Life-Cycle and End of Life-Cycle Replacement Policy

The Scripps College strategic plan outlines institution goals for the use of technology on campus to support instruction, research and creative activity, student learning and access to information resources, administrative functions and the network infrastructure. The guidelines for life-cycle policy will be used as a benchmark to establish the Scripps College IT Financial Plan in support of the IT Strategic Plan objective. The useful life expectencies below are given to provide a means of estimating replacement needs. Technical decisions to upgrade or replace or extend the life will continue to be made based on industry trends, software development cycles and the cost of each option as we approach a decision point.

Desktop Hardware

3-4 years

This category encompasses all PC and MAC desktop and laptop systems and includes the CPU and monitor as a single combined unit. In addition PC servers and our Alpha’s running NT also fall under this life cycle range. The industry standard now projects a 3 year useful life for PCs.

Network Hardware and Desktop Peripherals

5-7 years

These two categories are distinctly different in function but are grouped together here based on a similar expected life cycle. Network hardware includes repeaters, routers, switches and other communication devices that are used to connect desktop systems to the network. Desktop peripherals include: printers, scanners and other media equipment such as DVDs.

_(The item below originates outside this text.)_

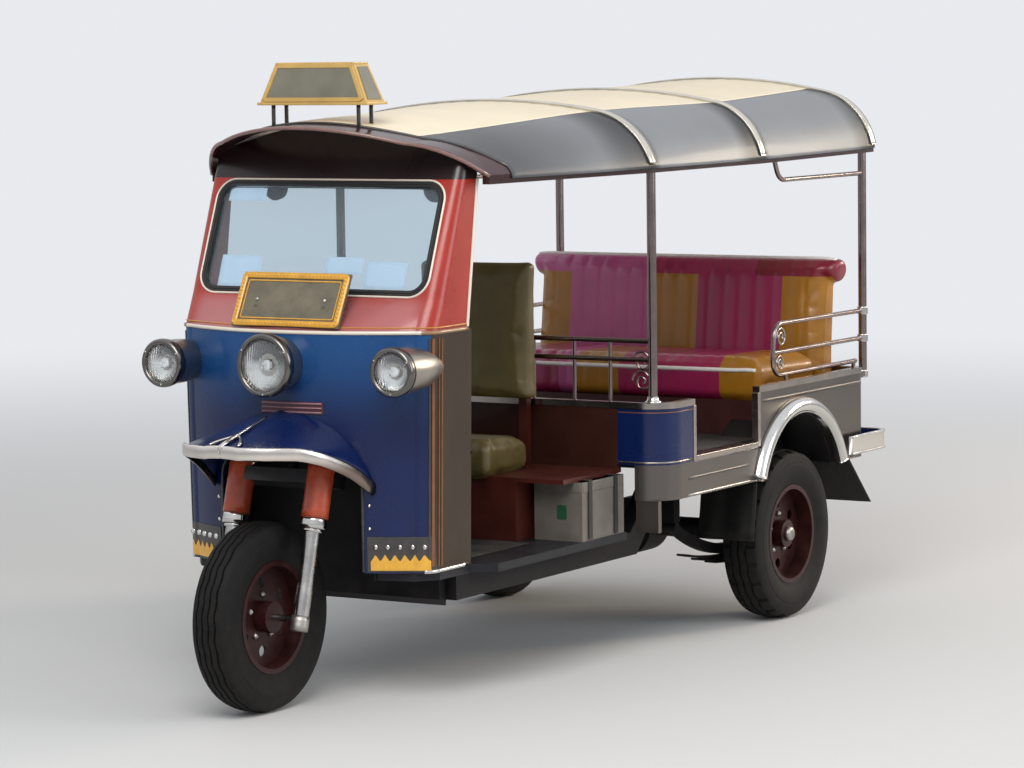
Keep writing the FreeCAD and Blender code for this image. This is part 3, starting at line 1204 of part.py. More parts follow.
roll_edge = "(%s - cushion_round)" % roll_radius
bolster = put(turned("Bolster", [
    ("-bolster_half_width", "0"),
    ("bolster_half_width", "0"),
    ("bolster_half_width", roll_edge),
    (roll_end, roll_radius, roll_end + " + cushion_round * sqrt(0.5)",
     roll_edge + " + cushion_round * sqrt(0.5)"),
    ("-" + roll_end, roll_radius),
    ("-bolster_half_width", roll_edge, "-(%s + cushion_round * sqrt(0.5))" % roll_end,
     roll_edge + " + cushion_round * sqrt(0.5)"),
]), "0", "backrest_front + backrest_lean + bolster_dia / 2 - 8", "backrest_top + 2 - bolster_dia / 2")
round_back = rounded(backrest, "cushion_round", lambda edge: True)
part("passenger_seat_back", fuse("BackWithBolster", round_back, bolster))

# Roof posts: two at the tub's front corners, two at its rear, from the cap rail up to the roof's side rails.
cap_top = "tub_wall_top + cap_height"
mid_post_x = "brow_half_width + 95 - rail_width / 2"
rear_post_x = "brow_half_width + 118 - rail_width / 2"
mid_post_y = "tub_front + tub_wall * 0.5 + 12"
rear_post_y = "(%s - rear_post_inset)" % roof_end
post_radius = "post_dia / 2"
mid_post = rod("MidPost", "Z", post_radius, cap_top, "1700", (mid_post_x, mid_post_y))
rear_post = rod("RearPost", "Z", post_radius, "rear_post_base", "1700", (rear_post_x, rear_post_y))
post_bracket = box("PostBracket", (rear_post_x + " - post_dia / 2", rear_post_x + " + post_dia / 2"),
                   ("tub_rear", rear_post_y), ("rear_post_base + 2", "rear_post_base + 18"))
under_rails = lofted("UnderRails", "XZ", [
    (station[0], [("-900", "400"), ("900", "400"), ("900", "%s - 2 - rail_height" % station[2]),
                  ("-900", "%s - 2 - rail_height" % station[2])]) for station in ROOF_STATIONS[1:]])
posts = common("PostsUnderRails", fuse("PostPair", mid_post, rear_post, post_bracket), under_rails)
all_posts = both_sides("PostsBothSides", posts)
part("canopy_posts", group("CanopyPostSet", all_posts))

# Rails: two across behind the driver, three along each side of the seat with a bowed front end, and one under each
# eave.
rail_radius = "handrail_dia / 2"
partition = [rod("Partition%d" % place, "X", rail_radius, "-(%s)" % mid_post_x, mid_post_x, (mid_post_y, z))
             for place, z in enumerate(("partition_high", "partition_low"))]
finial_bars = []
for place, x in enumerate(("150", "300", "430")):
    bar = rod("PartitionBar%d" % place, "Z", "6", cap_top, "partition_high", (x, mid_post_y))
    finial_bars += [bar, mirrored("PartitionBarRight%d" % place, bar)]
part("partition_rails", cut("PartitionRails", fuse("PartitionBars", *(partition + finial_bars)), all_posts))

arm_x = rear_post_x
arm_front = "(%s - arm_reach)" % rear_post_y
grab_front = "(%s - grab_reach)" % rear_post_y
rear_wall_top = "(tub_rear - tub_wall)"
arm_loop = bent_tube("ArmLoop", rail_radius, [
    (arm_x, rear_post_y, "arm_top"), (arm_x, arm_front, "arm_top"),
    (arm_x, arm_front + " - 22", "arm_low"), (arm_x, rear_wall_top + " + handrail_dia", "arm_low")], "52")
arm_bar = rod("ArmBar", "Y", rail_radius, arm_front + " - 9", rear_post_y, (arm_x, "arm_middle"))
arm_feet = [rod("ArmFoot%d" % place, "Z", "arm_foot_dia / 2", cap_top, "arm_low", (arm_x, y))
            for place, y in enumerate((arm_front + " + 80", rear_wall_top))]
grab = bent_tube("GrabRail", rail_radius, [
    (arm_x, grab_front, "1560"), (arm_x, grab_front + " + 40", "grab_height"),
    (arm_x, rear_post_y, "grab_height")],
    "60")
grab_rail = common("GrabUnderRail", grab, under_rails)
side_bars = cut("SideBars", fuse("SideBarSet", arm_loop, arm_bar, *arm_feet, grab_rail), all_posts)
part("passenger_rails", both_sides("PassengerRails", side_bars))

# Bright rim round the hood's edge.
lip_points = [(half, y, edge) for y, half, ridge, edge in HOOD_STATIONS]
lip_route = [("-(%s)" % half, y, edge) for half, y, edge in reversed(lip_points[2:6])]
lip_route += [("-70", "hood_nose + 18", "hood_edge_height - 2"),
              ("70", "hood_nose + 18", "hood_edge_height - 2")]
lip_route += lip_points[2:6]
lip = bent_tube("HoodRim", "hood_lip_dia / 2", lip_route, "90")
part("hood_lip", cut("HoodLip", cut("HoodRimOutsideHood", lip, hood_shell), cab_outer))

# Round driving mirrors hung inside the windscreen's header.
mirrors = []
for name, x in (("Left", "mirror_left"), ("Right", "-mirror_right")):
    disc = rod("MirrorDisc" + name, "Y", "mirror_dia / 2", "mirror_front", "mirror_front + mirror_thick",
               (x, "mirror_height"))
    stalk = rod("MirrorStalk" + name, "Z", "5", "mirror_height", "1700",
                (x, "mirror_front + mirror_thick / 2"))
    under_header = cut("MirrorUnder" + name, fuse("MirrorSolid" + name, disc, stalk), opened_shell)
    mirrors.append(common("Mirror" + name, under_header, under_roof))
part("cab_mirrors", group("CabMirrors", *mirrors))

# Check every object of the document, then write each sub-part to its own file.
doc.recompute()
failed = [thing.Name for thing in doc.Objects if "Invalid" in thing.State or "Error" in thing.State]
if failed:
    raise RuntimeError("failed objects: " + ", ".join(failed))
os.makedirs("parts", exist_ok=True)
for node in NODES:
    shape = node.Shape
    if shape.isNull() or not shape.isValid() or not shape.Solids:
        raise RuntimeError("no valid solid in " + node.Label)
    shape.exportStep(os.path.join("parts", node.Label + ".step"))
print(len(NODES), "sub-parts written")
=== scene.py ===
import math

import bpy
import numpy as np
from mathutils import Matrix, Vector
from mathutils.bvhtree import BVHTree


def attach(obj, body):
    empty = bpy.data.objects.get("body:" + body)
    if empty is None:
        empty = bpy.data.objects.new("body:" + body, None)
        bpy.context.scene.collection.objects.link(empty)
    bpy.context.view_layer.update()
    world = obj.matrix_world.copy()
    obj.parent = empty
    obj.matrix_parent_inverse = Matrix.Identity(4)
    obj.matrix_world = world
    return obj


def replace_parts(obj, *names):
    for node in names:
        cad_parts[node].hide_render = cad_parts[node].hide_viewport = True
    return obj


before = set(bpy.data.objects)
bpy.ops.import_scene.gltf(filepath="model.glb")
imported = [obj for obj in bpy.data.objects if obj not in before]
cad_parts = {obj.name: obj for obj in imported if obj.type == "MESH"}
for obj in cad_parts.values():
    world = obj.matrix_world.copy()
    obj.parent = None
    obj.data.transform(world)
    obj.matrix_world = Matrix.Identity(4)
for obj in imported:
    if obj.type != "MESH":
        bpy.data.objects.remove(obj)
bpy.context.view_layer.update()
scene = bpy.context.scene

# The photographer stood ahead of the rickshaw and to its left, a little above eye height, and held the camera
# almost level. The lens here is longer, so that the vehicle fills the frame from the same place.
camera = bpy.data.objects.new("camera", bpy.data.cameras.new("camera"))
scene.collection.objects.link(camera)
camera.data.sensor_width = 36.0
camera.data.lens = 130.0
camera.data.clip_end = 300
camera.location = (6.173, -10.091, 1.953)
camera.rotation_mode = "QUATERNION"
sight = Vector((-0.51412, 0.85268, -0.09285)).to_track_quat("-Z", "Y")
camera.rotation_quaternion = sight @ Matrix.Rotation(math.radians(-0.77), 3, "Z").to_quaternion()
scene.camera = camera


# The studio: a pale floor, a pale room and three soft lamps, the warm one low behind the vehicle's left side. The
# floor fades into the room's colour far away.
def put(tree, socket, value):
    """Join a socket to another one, or set its value."""
    if isinstance(value, bpy.types.NodeSocket):
        tree.links.new(value, socket)
    else:
        socket.default_value = value


def add(tree, kind, settings=None, **values):
    """One shader node with its properties set, and its sockets set or joined by name."""
    made = tree.nodes.new("ShaderNode" + kind)
    for key, value in (settings or {}).items():
        setattr(made, key, value)
    for key, value in values.items():
        put(tree, next(s for s in made.inputs if s.name == key.replace("_", " ") and s.enabled), value)
    return made


def maths(tree, operation, first, second=0.0, clamp=False):
    made = add(tree, "Math", {"operation": operation, "use_clamp": clamp})
    for socket, value in zip(made.inputs, (first, second)):
        put(tree, socket, value)
    return made.outputs[0]


def ramp(tree, value, start, end, low=0.0, high=1.0, smooth=True):
    """A value's run from start to end carried to a run from low to high, and held beyond it."""
    return add(tree, "MapRange", {"interpolation_type": "SMOOTHSTEP" if smooth else "LINEAR"}, Value=value,
               From_Min=start, From_Max=end, To_Min=low, To_Max=high).outputs["Result"]


def mix(tree, factor, first, second, kind="RGBA"):
    made = add(tree, "Mix", {"data_type": kind}, Factor=factor, A=first, B=second)
    return next(s for s in made.outputs if s.enabled)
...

Cable Plant and Physical Infrastructure

10-15 years

The copper and fiber optic wires that connect our data stations to together and comprise our campus network infrastructure are the components identified in this last category.

End of Life-Cycle Replacement Policy

Once the College identifies a life-cycle policy the question of what to do with all of the old equipment must be addressed. We know from our history that the cost both in terms of component upgrades and staff support for older machines is higher than the value of keeping old technology on campus. In fact one of the objectives identified in the Strategic Plan for IT helps us to define our disposition strategy.”Ensure that the minimum number of platform operating systems and software packages necessary to support the students, faculty and staff are maintained on campus in order to eliminate necessary redundancy and the higher costs associated with complex environments.”

“Only those desktop systems that are able to run the current operating system and software suite supported by the College will be eligible for deployment on campus. In addition any system that meets this requirement and is placed in an office will do so with the understanding that no maintenance budget will be allocated to it for repairs should the system fail for any reason. Furthermore the College will not invest funds to upgrade systems that do not meet the base criteria for deployment on campus. Instead, the College will make available for purchase to College employees (with the understanding that the College will provide no support), identify third party vendors who will purchase the equipment and/or charitable organizations for possible donations.”

Approved by the Scripps College Computing Policy Committee (CPU) on November 5, 1997.